Mas não é gratuito. Eis a inteligência de Alvares e Sayagues. Cada ação, objeto e detalhe têm uma função para a ação na casa. Money existe para morrer, e é importante que isso ocorra. Demonstra imediatamente o perigo e a capacidade do inimigo sem visão. A tensão se torna mais presente porque há a sensação de que os “heróis” podem morrer a qualquer momento.
Com este segundo longa, Fede Alvares prova que não é apenas a ideia brilhante por trás da franquia A Morte do Demônio que fez com que a estreia no cargo de diretor fosse boa. Ele sabe como cada detalhe do roteiro no primeiro ato é importante para a história e dá destaque para cada um individualmente. Especialmente com um plano sequência que se assemelha muito aos que David Fincher fez em Quarto do Pânico. A câmera acompanha o arrombamento da casa do cego e, a cada cômodo descoberto, revela um item ou objeto relevante. Seja um caco de vidro caído em certo ponto de uma sala, seja a posição de um sino no telhado de um corredor.

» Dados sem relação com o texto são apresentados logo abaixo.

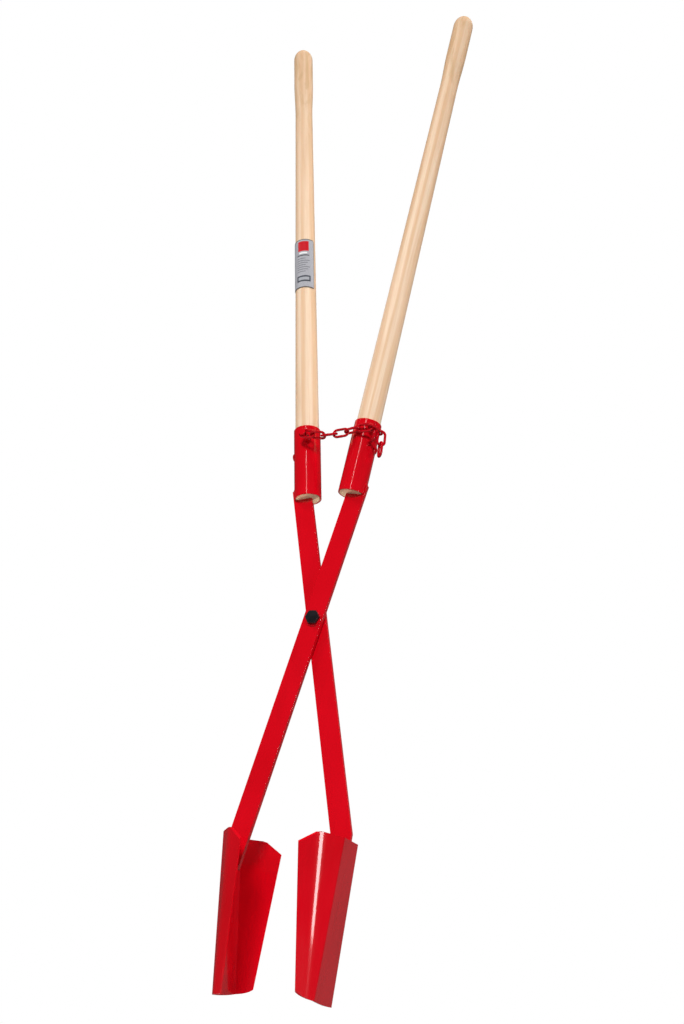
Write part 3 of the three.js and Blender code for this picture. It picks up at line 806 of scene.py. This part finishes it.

Tudo o mais passa a servir a duas funções, ou à tensão dos confrontos entre o cego e a dupla de ladrões, ou ao desfecho, que segue um padrão interessante dos filmes de terror do Sam Raimi, produtor da fita. A história e os problemas são quase um julgamento de caráter. O Homem nas Trevas soma nove atores, dos quais apenas três aparecem em mais de 75% da projeção. Do elenco completo, apenas um tem um personagem que não tem culpa de nada. Nem o cego, nem Rocky ou Alex são realmente inocentes. E quanto mais eles se permitem seduzir por alguma escolha amoral, mais eles são punidos. O que inclui a conclusão da história, que é feita propositadamente para deixar um leve desconforto em relação ao futuro.
Alvares é habilidoso também em escalar a sensação de medo com o nível do perigo que quase sempre encontra os protagonistas. Mais de uma vez é possível achar que Rocky ou Alex vão, de fato, morrer neste ou naquele momento. E as soluções para eles se safarem (quando eles se safam) são coerentes e mantêm o espectador na ponta da cadeira.
O fato de ser um filme sobre pessoas presas em um ambiente com um inimigo cego que tem, como uma das forças, a audição, duas características técnicas ganham atenção especial dos realizadores: a edição de som e a fotografia. É muito interessante ver como a casa ressoa com os menores sons. Tanto que a vibração de um celular, em certo ponto, parece alta como um terremoto. As respirações, os suspiros e os passos ganham destaque especial para que o espectador perceba os personagens como o “vilão” os percebe. A iluminação brinca muito com o escuro e a câmera esconde detalhes com movimentos. Muitas coisas só são notadas pelos protagonistas quando aparecem em cena com uma mudança sutil de ângulo. Alguns planos detalhes no rosto do cego quase o fazem parecer não humano porque ressaltam as cicatrizes e as deformidades dos olhos dele.
A escolha do elenco é acertada. Jane Levy, também atriz principal de A Morte do Demônio, tem o olhar determinado e consegue exprimir medo e vulnerabilidade nos momentos certos enquanto também tem a força para enfrentar os inimigos, por pior que sejam. Dylan Minnette é um ótimo ator que merece mais destaque. A expressão confusa dele é ótima para indicar o inocente perdido, mas ele também sabe mudar o porte para ser um lutador inesperado. Talvez a melhor parte das atuações é Stephen Lang. Existe uma razão para o cego ser solitário e triste, e o intérprete demonstra isso sem perder a imponência.
O Homem nas Trevas é um achado de horror. Original, com soluções espertas e um roteiro redondo e completo. O diretor sabe usar os momentos de tensão para escalar o suspense. A parte técnica explora as características da história com sons intimidadores e sombras que escondem o que precisa dar medo.